Off-field environment: Runway 14's climb-out (heading 141°) is over medium-density development, low-density development, and wooded wetland — congested terrain. There is no open field, no clear water, no road. The terrain is built-up residential and light commercial, mixed with patches of trees and wetland. A forced landing here will be into obstacles.

Then, at 400 ft AGL, the engine loses power completely. The tachometer drops to zero. The propeller is still turning (windmilling), but there is no power. You have roughly 30 seconds before you must commit to a landing site.

NTSB NYC06LA179 (2006, FATAL): A Cessna 172N on a personal local flight experienced partial loss of engine power during cruise due to improper maintenance of the throttle shaft during the most recent annual inspection. The pilot made a forced landing that resulted in collision with trees. The probable cause was improper maintenance of the throttle shaft, which resulted in a partial loss of engine power during cruise flight, and subsequent impact with trees during a forced landing. The lesson: a thorough preflight and a careful engine-start checklist (including throttle response check during run-up) can catch a loose or disconnected throttle control before takeoff.

NTSB CEN25LA168 (2025): A Cessna 172N on an instructional flight lost engine power on final approach when the throttle cable was found disconnected from the carburetor. The accident resulted from improper maintenance following carburetor replacement, with an apprentice's work not adequately inspected by the supervising mechanic. The pilot executed a forced landing to a field. The lesson: post-maintenance flights are high-risk; a thorough engine-start checklist and a careful run-up (including full-throttle power check) are essential after any engine work.

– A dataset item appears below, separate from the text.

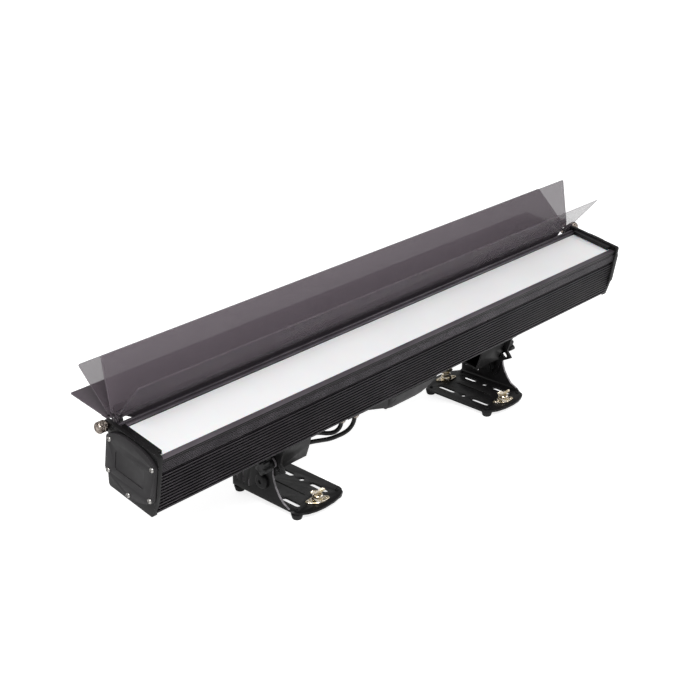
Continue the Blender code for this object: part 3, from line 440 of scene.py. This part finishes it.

NTSB CEN25LA099 (2025): A Cessna 172N on a cross-country flight lost total engine power during a go-around after an aborted landing due to fuel exhaustion. The accident resulted from poor flight planning and the pilot's decision not to refuel at an intermediate stop despite instructor guidance. The lesson: fuel planning is not optional; it is the foundation of safe flight. A go-around at low altitude with marginal fuel is a trap.

NTSB CHI02FA247 (2002, FATAL): A Cessna 172N on a night personal flight from Minnesota to Wisconsin experienced fuel exhaustion during final approach and was forced to land in a cornfield. The accident resulted from the pilot's failure to refuel before departure and inadequate fuel planning. Contributing factors included pilot fatigue and night conditions. The lesson: fuel exhaustion is preventable through simple preflight discipline: check the fuel quantity visually, plan the flight with a 45-minute reserve, and refuel at every opportunity.

NTSB ATL90LA140 (1990): A Beech C24R experienced engine failure during initial climb and made a forced landing in a soybean field, striking an unseen ditch during the landing roll. The accident resulted from engine malfunction for undetermined reasons. The teaching angle: recognize engine failure early, commit decisively to the best available landing site rather than attempting to stretch glide or turn back toward congested area.

NTSB MIA91LA214 (1991): A Ryan Navion on a personal flight experienced engine failure shortly after takeoff and made a forced landing that struck a tree and ground. The accident resulted from undetermined engine failure; the pilot did not follow the operating checklist requirement to use the electric fuel boost pump. The teaching angle: follow engine-start and takeoff checklists completely, including fuel boost pump operation, to avoid preventable power loss during initial climb.

NTSB WPR18FA046 (2017, FATAL): A Beech A36 on a personal flight from San Diego experienced total engine power loss approximately 1.5 nautical miles west of the departure airport and made a forced landing in a schoolyard, striking a residence. The accident resulted from a total loss of engine power for reasons that could not be determined. The teaching angle: when engine fails over congested terrain shortly after takeoff, commit to the least-bad landing site immediately rather than attempting to stretch glide or turn back toward airport.

NTSB LAX88LA050 (1987): A Cessna 150 experienced engine rough running and power loss during initial climb after takeoff and made a forced landing on a street, striking street signs and curbing. The accident resulted from an unlocked engine primer causing power loss during the initial climb phase. The lesson: thorough preflight inspection and strict adherence to engine-start checklist (including primer lock) prevent power loss during initial climb and expand available landing options.

The real accidents cited above occurred at other airports and in other aircraft — NOT at Tampa North Aero Park (X39). X39 has its own accident history (see field dominant patterns: LOSS_OF_CONTROL_INFLIGHT 27.3%, LOSS_OF_CONTROL_GROUND 18.2%), but these specific events happened elsewhere. The scenario is localized to X39 to make the off-field environment (congested development off Runway 14) real and consequential for you as a student here.

The consistent thread across all these events: engine failures on initial climb are often preventable through thorough preflight and strict adherence to engine-start checklists. When prevention fails, the decision window is measured in seconds — not minutes. The correct response is to establish best glide immediately (65 KIAS in the C172N) and commit to the least-bad landing site, not to attempt a turn back to the runway or to stretch the glide. Off Runway 14 at X39, the off-field environment is congested development — medium-density residential, low-density commercial, and wooded wetland. There is no open field, no clear water, no road. A forced landing here will be into obstacles. The only question is which obstacle you choose.